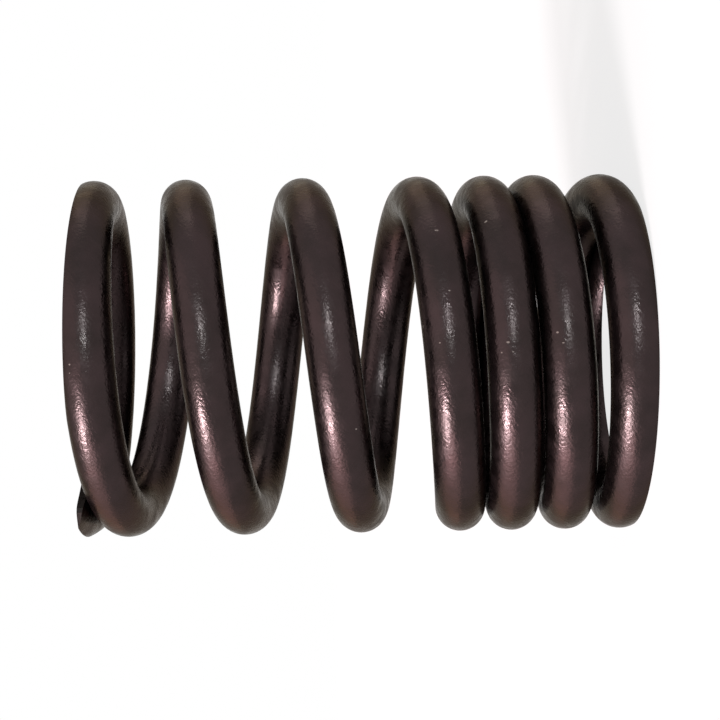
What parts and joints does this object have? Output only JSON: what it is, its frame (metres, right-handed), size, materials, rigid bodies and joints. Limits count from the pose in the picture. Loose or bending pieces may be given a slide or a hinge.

==

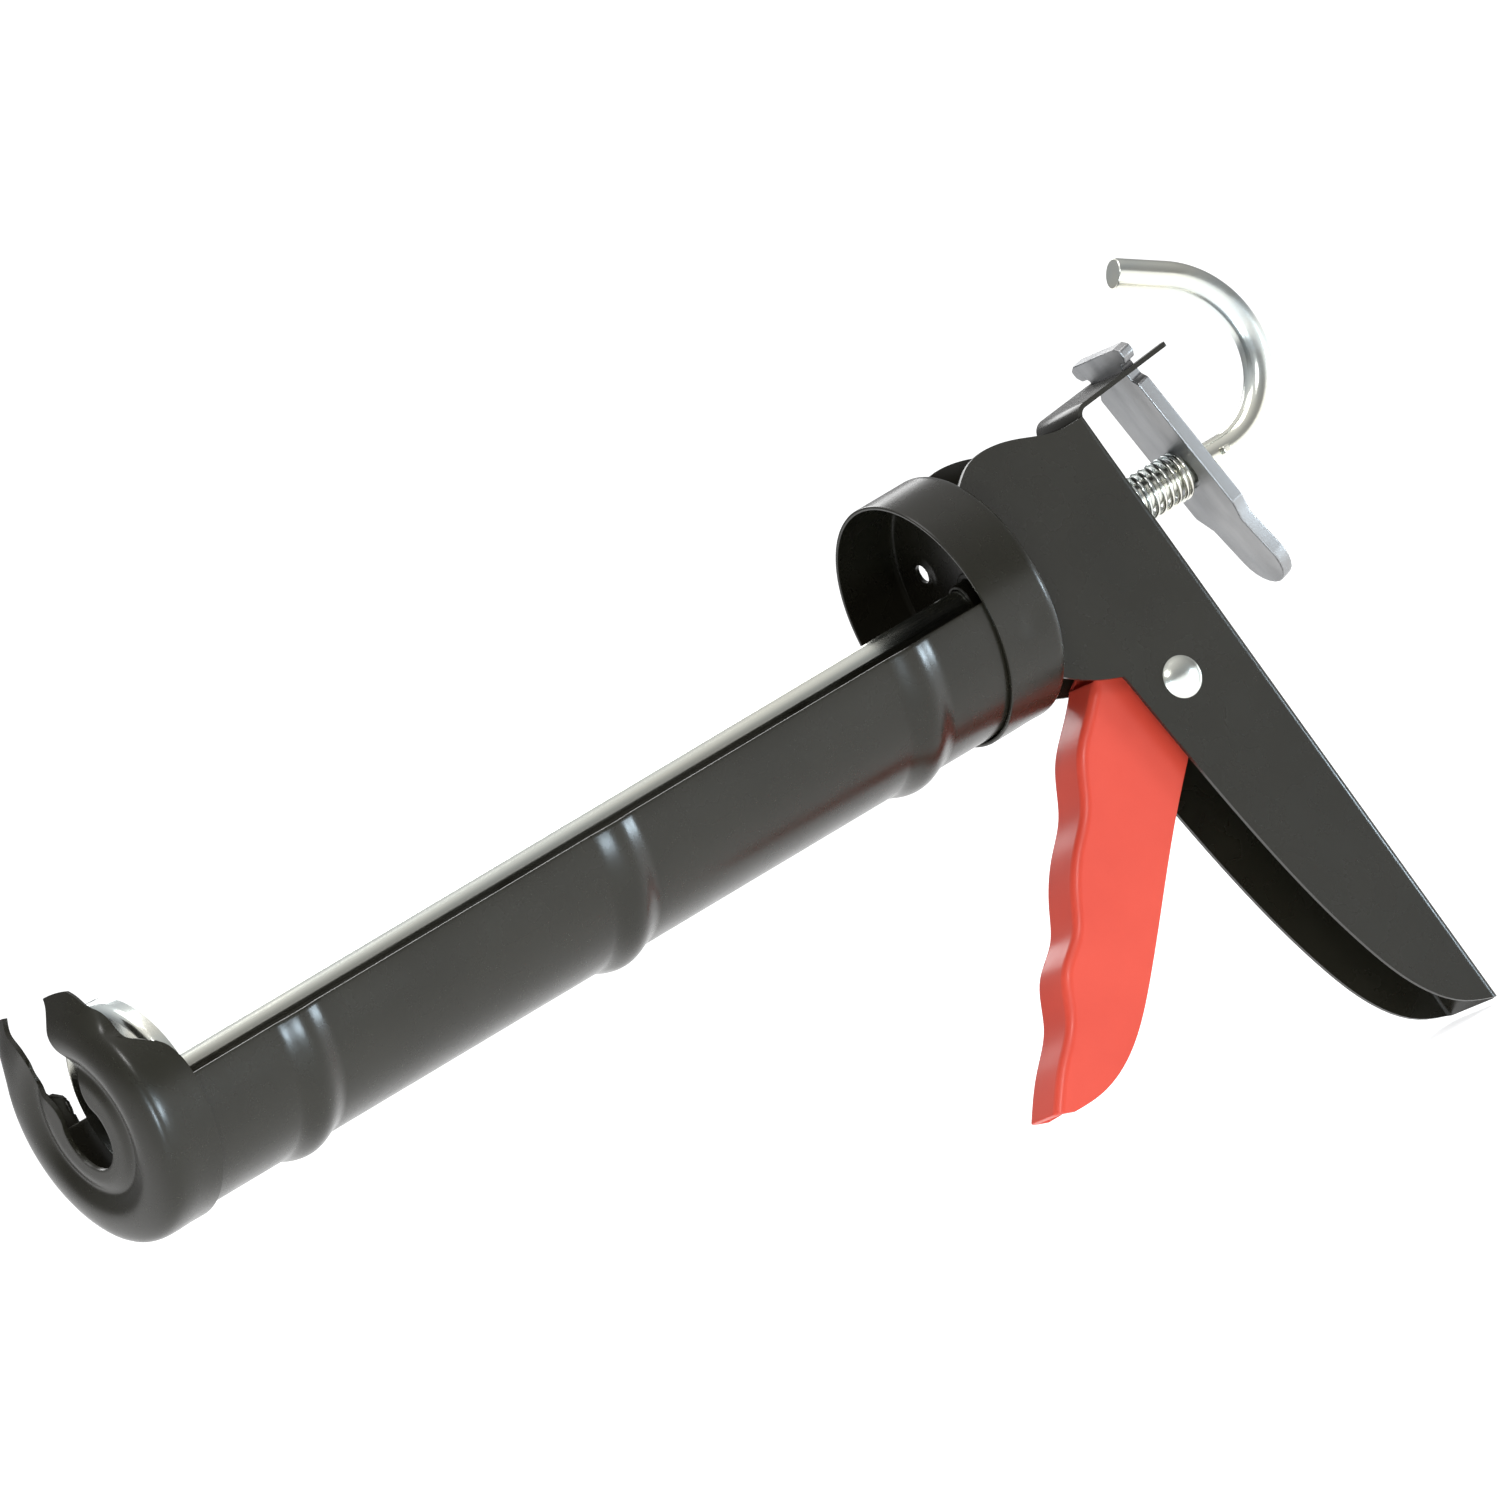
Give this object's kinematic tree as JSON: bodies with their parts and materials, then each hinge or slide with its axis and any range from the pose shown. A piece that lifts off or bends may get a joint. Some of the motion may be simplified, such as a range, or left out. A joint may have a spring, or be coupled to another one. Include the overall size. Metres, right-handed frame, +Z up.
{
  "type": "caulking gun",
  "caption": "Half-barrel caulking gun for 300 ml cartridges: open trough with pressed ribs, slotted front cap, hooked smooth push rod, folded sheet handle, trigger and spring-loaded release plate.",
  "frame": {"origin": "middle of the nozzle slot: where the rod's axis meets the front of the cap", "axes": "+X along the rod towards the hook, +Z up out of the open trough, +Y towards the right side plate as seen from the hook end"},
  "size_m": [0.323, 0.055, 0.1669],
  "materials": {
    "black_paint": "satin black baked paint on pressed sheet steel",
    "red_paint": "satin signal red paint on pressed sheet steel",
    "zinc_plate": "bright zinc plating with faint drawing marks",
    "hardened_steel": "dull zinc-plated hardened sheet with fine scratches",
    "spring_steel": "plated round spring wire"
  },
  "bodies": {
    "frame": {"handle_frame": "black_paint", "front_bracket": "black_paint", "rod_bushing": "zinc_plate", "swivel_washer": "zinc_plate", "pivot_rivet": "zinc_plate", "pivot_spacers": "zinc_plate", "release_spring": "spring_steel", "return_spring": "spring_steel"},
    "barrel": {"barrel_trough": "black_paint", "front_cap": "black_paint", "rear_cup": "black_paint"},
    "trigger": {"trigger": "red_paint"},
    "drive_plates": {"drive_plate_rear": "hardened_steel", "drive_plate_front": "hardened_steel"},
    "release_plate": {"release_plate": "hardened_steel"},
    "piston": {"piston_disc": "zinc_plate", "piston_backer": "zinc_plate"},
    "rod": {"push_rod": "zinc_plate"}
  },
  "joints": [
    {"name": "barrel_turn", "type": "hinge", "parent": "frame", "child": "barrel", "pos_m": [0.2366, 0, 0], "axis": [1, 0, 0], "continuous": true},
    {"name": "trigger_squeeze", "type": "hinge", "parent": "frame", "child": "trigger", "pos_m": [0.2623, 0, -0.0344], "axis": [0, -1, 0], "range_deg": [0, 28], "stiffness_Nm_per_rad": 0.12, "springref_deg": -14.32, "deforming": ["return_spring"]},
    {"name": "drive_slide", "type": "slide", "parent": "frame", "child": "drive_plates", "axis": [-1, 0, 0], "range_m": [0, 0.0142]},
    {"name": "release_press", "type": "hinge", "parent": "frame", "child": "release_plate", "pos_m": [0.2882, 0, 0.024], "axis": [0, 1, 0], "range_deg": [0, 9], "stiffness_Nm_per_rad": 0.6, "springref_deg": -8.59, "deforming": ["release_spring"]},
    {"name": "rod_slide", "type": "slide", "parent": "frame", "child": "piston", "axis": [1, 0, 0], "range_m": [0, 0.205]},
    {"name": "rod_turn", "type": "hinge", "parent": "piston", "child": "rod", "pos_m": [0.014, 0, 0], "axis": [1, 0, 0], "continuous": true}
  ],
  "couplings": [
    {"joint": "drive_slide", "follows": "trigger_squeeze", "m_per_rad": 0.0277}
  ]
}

--

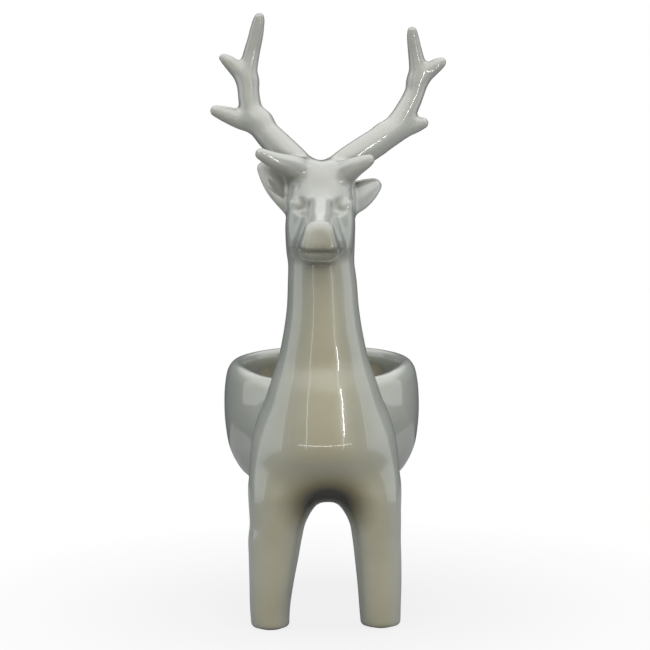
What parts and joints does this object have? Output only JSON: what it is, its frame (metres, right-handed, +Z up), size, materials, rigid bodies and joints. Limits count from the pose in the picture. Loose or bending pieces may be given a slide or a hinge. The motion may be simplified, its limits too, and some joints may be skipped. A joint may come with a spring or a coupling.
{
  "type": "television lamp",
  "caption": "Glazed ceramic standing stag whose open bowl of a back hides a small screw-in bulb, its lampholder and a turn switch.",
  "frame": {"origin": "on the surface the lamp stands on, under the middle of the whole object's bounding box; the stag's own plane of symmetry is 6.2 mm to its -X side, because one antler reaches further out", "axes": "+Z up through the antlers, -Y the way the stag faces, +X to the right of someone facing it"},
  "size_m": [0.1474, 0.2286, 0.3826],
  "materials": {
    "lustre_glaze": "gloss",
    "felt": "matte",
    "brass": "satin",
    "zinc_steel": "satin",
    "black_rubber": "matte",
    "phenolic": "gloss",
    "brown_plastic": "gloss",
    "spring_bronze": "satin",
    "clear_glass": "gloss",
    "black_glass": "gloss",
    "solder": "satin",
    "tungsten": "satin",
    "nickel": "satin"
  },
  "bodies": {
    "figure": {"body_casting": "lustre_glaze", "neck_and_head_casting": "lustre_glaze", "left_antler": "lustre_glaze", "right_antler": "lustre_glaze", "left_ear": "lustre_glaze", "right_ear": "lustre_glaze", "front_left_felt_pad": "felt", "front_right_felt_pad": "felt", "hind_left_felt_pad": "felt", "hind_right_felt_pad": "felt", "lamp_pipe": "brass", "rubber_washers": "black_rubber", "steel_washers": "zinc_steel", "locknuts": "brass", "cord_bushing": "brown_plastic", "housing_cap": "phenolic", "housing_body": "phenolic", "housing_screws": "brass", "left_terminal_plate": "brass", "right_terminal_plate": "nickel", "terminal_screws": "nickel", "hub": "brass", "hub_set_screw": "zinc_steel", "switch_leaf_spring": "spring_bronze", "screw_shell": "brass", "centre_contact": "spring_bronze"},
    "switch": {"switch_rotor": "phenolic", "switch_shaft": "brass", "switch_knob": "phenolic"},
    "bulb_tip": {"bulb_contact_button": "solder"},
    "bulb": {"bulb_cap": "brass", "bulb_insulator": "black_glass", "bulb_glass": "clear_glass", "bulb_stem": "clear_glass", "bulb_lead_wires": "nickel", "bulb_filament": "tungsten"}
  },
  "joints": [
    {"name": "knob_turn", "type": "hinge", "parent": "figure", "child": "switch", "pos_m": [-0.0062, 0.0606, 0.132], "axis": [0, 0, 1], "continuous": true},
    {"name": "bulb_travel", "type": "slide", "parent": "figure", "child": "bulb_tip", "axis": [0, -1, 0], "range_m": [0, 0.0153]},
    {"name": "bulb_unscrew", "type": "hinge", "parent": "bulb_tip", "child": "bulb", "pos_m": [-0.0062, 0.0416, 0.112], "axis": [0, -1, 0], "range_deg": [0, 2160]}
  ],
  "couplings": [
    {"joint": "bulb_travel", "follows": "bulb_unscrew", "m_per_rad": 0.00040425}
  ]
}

### Problem description
Return every line containing "materials".

### Task output
What parts and joints does this object have? Output only JSON: what it is, its frame (metres, right-handed), size, materials, rigid bodies and joints. Limits count from the pose in the picture. Loose or bending pieces may be given a slide or a hinge.
Give this object's kinematic tree as JSON: bodies with their parts and materials, then each hinge or slide with its axis and any range from the pose shown. A piece that lifts off or bends may get a joint. Some of the motion may be simplified, such as a range, or left out. A joint may have a spring, or be coupled to another one. Include the overall size. Metres, right-handed frame, +Z up.
  "materials": {
What parts and joints does this object have? Output only JSON: what it is, its frame (metres, right-handed, +Z up), size, materials, rigid bodies and joints. Limits count from the pose in the picture. Loose or bending pieces may be given a slide or a hinge. The motion may be simplified, its limits too, and some joints may be skipped. A joint may come with a spring or a coupling.
  "materials": {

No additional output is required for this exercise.